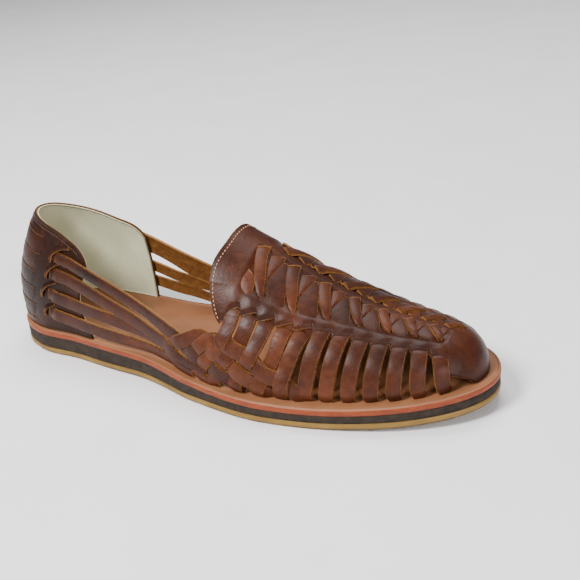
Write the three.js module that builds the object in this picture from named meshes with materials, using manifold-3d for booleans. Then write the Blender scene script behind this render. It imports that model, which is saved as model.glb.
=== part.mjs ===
import * as THREE from 'three';
import { mergeVertices } from 'three/addons/utils/BufferGeometryUtils.js';
import Module from 'manifold-3d';

const wasm = await Module();
wasm.setup();

// A slip-on huarache for the right foot, size 38 to 39: a woven leather upper on a flat layered sole.
// Millimetres. x runs from the heel's back to the toe, y across the foot with the outer side negative,
// z up from the floor. "Outer" is the little toe's side and "inner" is the big toe's.

const soleLength = 262;
const ballWidth = 92;
const tipShift = 5; // the toe's tip lies towards the inner side
const insoleThick = 2.9;
const outsoleThick = 3.6;
const edgeRound = 1.2; // how far the outsole's lower edge is drawn in
const gap = 0.3; // between two pieces that touch
const lastLength = 255.5; // the upper stops short of the sole's tip
const toeRound = 44; // length over which the toe comes down
const leather = 1.8; // one thickness of strap or panel
const weave = 3.2; // two straps crossing
const strapWidth = 7.2;
const strapCount = 12; // side straps on each side
const strapSink = 0.3; // the side straps lie this far below the vamp's face
const counterWall = 2.2; // leather and lining
const outer = -1;
const inner = 1;

// The sole's plan: half widths over those of an ellipse of the same length, as parts of the ball width.
const planRows = [
  { turn: 0.0, outer: 0.58, inner: 0.53 },
  { turn: 0.1, outer: 0.59, inner: 0.525 },
  { turn: 0.2, outer: 0.52, inner: 0.485 },
  { turn: 0.3, outer: 0.4, inner: 0.38 },
  { turn: 0.4, outer: 0.385, inner: 0.31 },
  { turn: 0.5, outer: 0.47, inner: 0.32 },
  { turn: 0.6, outer: 0.535, inner: 0.465 },
  { turn: 0.7, outer: 0.54, inner: 0.605 },
  { turn: 0.8, outer: 0.545, inner: 0.645 },
  { turn: 0.9, outer: 0.565, inner: 0.66 },
  { turn: 1.0, outer: 0.6, inner: 0.64 },
];

// The sole's side view: the insole's top and the outsole's bottom.
const sideRows = [
  { x: 0, top: 13.9, bottom: 1.2 },
  { x: 14, top: 13.5, bottom: 0 },
  { x: 72, top: 13.4, bottom: 0 },
  { x: 92, top: 13.3, bottom: 0.5 },
  { x: 110, top: 12.9, bottom: 0.5 },
  { x: 128, top: 11.6, bottom: 0 },
  { x: 150, top: 10.5, bottom: 0 },
  { x: 184, top: 10.2, bottom: 0 },
  { x: 223, top: 12.1, bottom: 1.6 },
  { x: 262, top: 16, bottom: 5 },
];

// The last: crest height over the insole, the crest's place across, and the foot line's part of the
// sole's half width on each side.
const lastRows = [
  { x: 0, height: 62, crest: 1, outer: 0.85, inner: 0.88 },
  { x: 29, height: 62, crest: 1, outer: 0.85, inner: 0.88 },
  { x: 50, height: 62.5, crest: 1, outer: 0.85, inner: 0.88 },
  { x: 60, height: 66, crest: 1, outer: 0.85, inner: 0.88 },
  { x: 78, height: 74, crest: 1, outer: 0.85, inner: 0.88 },
  { x: 94, height: 76, crest: 0.5, outer: 0.85, inner: 0.88 },
  { x: 110, height: 73.5, crest: 0.5, outer: 0.85, inner: 0.88 },
  { x: 125, height: 67.5, crest: 0.5, outer: 0.85, inner: 0.87 },
  { x: 150, height: 55.4, crest: 1, outer: 0.85, inner: 0.87 },
  { x: 175, height: 42.8, crest: 1.5, outer: 0.85, inner: 0.88 },
  { x: 200, height: 31.6, crest: 2.5, outer: 0.85, inner: 0.88 },
  { x: 220, height: 24.6, crest: 3.5, outer: 0.85, inner: 0.88 },
  { x: 240, height: 20.8, crest: 4.5, outer: 0.85, inner: 0.88 },
  { x: 262, height: 18.4, crest: 5, outer: 0.85, inner: 0.88 },
];

// How far the heel's back stands forward at each height over the insole.
const backRows = [
  { height: 0, set: 4 },
  { height: 15, set: 2.6 },
  { height: 22, set: 3 },
  { height: 35, set: 6.6 },
  { height: 42, set: 9.2 },
  { height: 57, set: 15.5 },
];
const backFade = 60; // the heel's back curve is gone this far forward

// The counter's top edge, from the back round to its front edge.
const collarRows = [
  { x: 0, height: 57 },
  { x: 8, height: 56.3 },
  { x: 24, height: 54 },
  { x: 37, height: 51.3 },
  { x: 48, height: 47.5 },
  { x: 55, height: 44.5 },
  { x: 59, height: 41 },
  { x: 61, height: 37 },
];

// The vamp's side edge: its share of the way from the crest down to the foot line.
const vampRows = [
  { x: 136, across: 0.6 },
  { x: 145, across: 0.66 },
  { x: 150, across: 0.56 },
  { x: 170, across: 0.51 },
  { x: 200, across: 0.43 },
  { x: 228, across: 0.4 },
  { x: 240, across: 0.46 },
  { x: 245, across: 0.73 },
  { x: 249, across: 0.82 },
  { x: 252, across: 0.98 },
];
const tongueRear = 136.5;
const tongueCorner = 8; // how far the tongue's corners are rounded off forward

// The top edge of the close weave low on each side, over the insole.
const braidRows = [
  { x: 112, height: 13 },
  { x: 119, height: 18 },
  { x: 128, height: 21.6 },
  { x: 136, height: 23.4 },
  { x: 144, height: 24.3 },
  { x: 152, height: 20.5 },
  { x: 162, height: 14 },
  { x: 172, height: 7.5 },
  { x: 178, height: 4 },
];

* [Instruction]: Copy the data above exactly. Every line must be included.

* [Full output]:
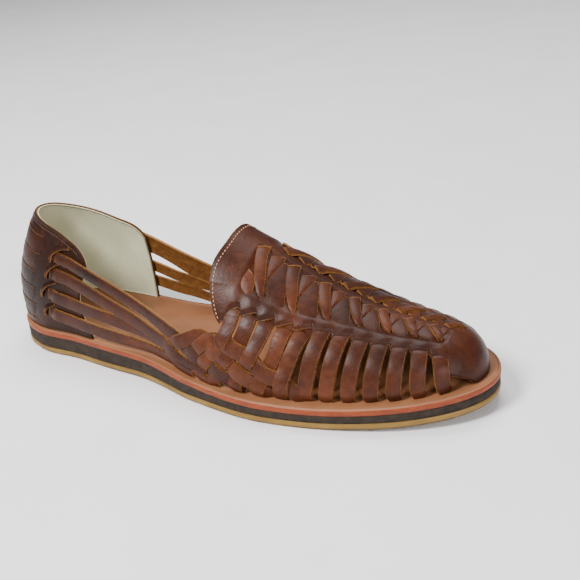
Write the three.js module that builds the object in this picture from named meshes with materials, using manifold-3d for booleans. Then write the Blender scene script behind this render. It imports that model, which is saved as model.glb.
=== part.mjs ===
import * as THREE from 'three';
import { mergeVertices } from 'three/addons/utils/BufferGeometryUtils.js';
import Module from 'manifold-3d';

const wasm = await Module();
wasm.setup();

// A slip-on huarache for the right foot, size 38 to 39: a woven leather upper on a flat layered sole.
// Millimetres. x runs from the heel's back to the toe, y across the foot with the outer side negative,
// z up from the floor. "Outer" is the little toe's side and "inner" is the big toe's.

const soleLength = 262;
const ballWidth = 92;
const tipShift = 5; // the toe's tip lies towards the inner side
const insoleThick = 2.9;
const outsoleThick = 3.6;
const edgeRound = 1.2; // how far the outsole's lower edge is drawn in
const gap = 0.3; // between two pieces that touch
const lastLength = 255.5; // the upper stops short of the sole's tip
const toeRound = 44; // length over which the toe comes down
const leather = 1.8; // one thickness of strap or panel
const weave = 3.2; // two straps crossing
const strapWidth = 7.2;
const strapCount = 12; // side straps on each side
const strapSink = 0.3; // the side straps lie this far below the vamp's face
const counterWall = 2.2; // leather and lining
const outer = -1;
const inner = 1;

// The sole's plan: half widths over those of an ellipse of the same length, as parts of the ball width.
const planRows = [
  { turn: 0.0, outer: 0.58, inner: 0.53 },
  { turn: 0.1, outer: 0.59, inner: 0.525 },
  { turn: 0.2, outer: 0.52, inner: 0.485 },
  { turn: 0.3, outer: 0.4, inner: 0.38 },
  { turn: 0.4, outer: 0.385, inner: 0.31 },
  { turn: 0.5, outer: 0.47, inner: 0.32 },
  { turn: 0.6, outer: 0.535, inner: 0.465 },
  { turn: 0.7, outer: 0.54, inner: 0.605 },
  { turn: 0.8, outer: 0.545, inner: 0.645 },
  { turn: 0.9, outer: 0.565, inner: 0.66 },
  { turn: 1.0, outer: 0.6, inner: 0.64 },
];

// The sole's side view: the insole's top and the outsole's bottom.
const sideRows = [
  { x: 0, top: 13.9, bottom: 1.2 },
  { x: 14, top: 13.5, bottom: 0 },
  { x: 72, top: 13.4, bottom: 0 },
  { x: 92, top: 13.3, bottom: 0.5 },
  { x: 110, top: 12.9, bottom: 0.5 },
  { x: 128, top: 11.6, bottom: 0 },
  { x: 150, top: 10.5, bottom: 0 },
  { x: 184, top: 10.2, bottom: 0 },
  { x: 223, top: 12.1, bottom: 1.6 },
  { x: 262, top: 16, bottom: 5 },
];

// The last: crest height over the insole, the crest's place across, and the foot line's part of the
// sole's half width on each side.
const lastRows = [
  { x: 0, height: 62, crest: 1, outer: 0.85, inner: 0.88 },
  { x: 29, height: 62, crest: 1, outer: 0.85, inner: 0.88 },
  { x: 50, height: 62.5, crest: 1, outer: 0.85, inner: 0.88 },
  { x: 60, height: 66, crest: 1, outer: 0.85, inner: 0.88 },
  { x: 78, height: 74, crest: 1, outer: 0.85, inner: 0.88 },
  { x: 94, height: 76, crest: 0.5, outer: 0.85, inner: 0.88 },
  { x: 110, height: 73.5, crest: 0.5, outer: 0.85, inner: 0.88 },
  { x: 125, height: 67.5, crest: 0.5, outer: 0.85, inner: 0.87 },
  { x: 150, height: 55.4, crest: 1, outer: 0.85, inner: 0.87 },
  { x: 175, height: 42.8, crest: 1.5, outer: 0.85, inner: 0.88 },
  { x: 200, height: 31.6, crest: 2.5, outer: 0.85, inner: 0.88 },
  { x: 220, height: 24.6, crest: 3.5, outer: 0.85, inner: 0.88 },
  { x: 240, height: 20.8, crest: 4.5, outer: 0.85, inner: 0.88 },
  { x: 262, height: 18.4, crest: 5, outer: 0.85, inner: 0.88 },
];

// How far the heel's back stands forward at each height over the insole.
const backRows = [
  { height: 0, set: 4 },
  { height: 15, set: 2.6 },
  { height: 22, set: 3 },
  { height: 35, set: 6.6 },
  { height: 42, set: 9.2 },
  { height: 57, set: 15.5 },
];
const backFade = 60; // the heel's back curve is gone this far forward

// The counter's top edge, from the back round to its front edge.
const collarRows = [
  { x: 0, height: 57 },
  { x: 8, height: 56.3 },
  { x: 24, height: 54 },
  { x: 37, height: 51.3 },
  { x: 48, height: 47.5 },
  { x: 55, height: 44.5 },
  { x: 59, height: 41 },
  { x: 61, height: 37 },
];

// The vamp's side edge: its share of the way from the crest down to the foot line.
const vampRows = [
  { x: 136, across: 0.6 },
  { x: 145, across: 0.66 },
  { x: 150, across: 0.56 },
  { x: 170, across: 0.51 },
  { x: 200, across: 0.43 },
  { x: 228, across: 0.4 },
  { x: 240, across: 0.46 },
  { x: 245, across: 0.73 },
  { x: 249, across: 0.82 },
  { x: 252, across: 0.98 },
];
const tongueRear = 136.5;
const tongueCorner = 8; // how far the tongue's corners are rounded off forward

// The top edge of the close weave low on each side, over the insole.
const braidRows = [
  { x: 112, height: 13 },
  { x: 119, height: 18 },
  { x: 128, height: 21.6 },
  { x: 136, height: 23.4 },
  { x: 144, height: 24.3 },
  { x: 152, height: 20.5 },
  { x: 162, height: 14 },
  { x: 172, height: 7.5 },
  { x: 178, height: 4 },
];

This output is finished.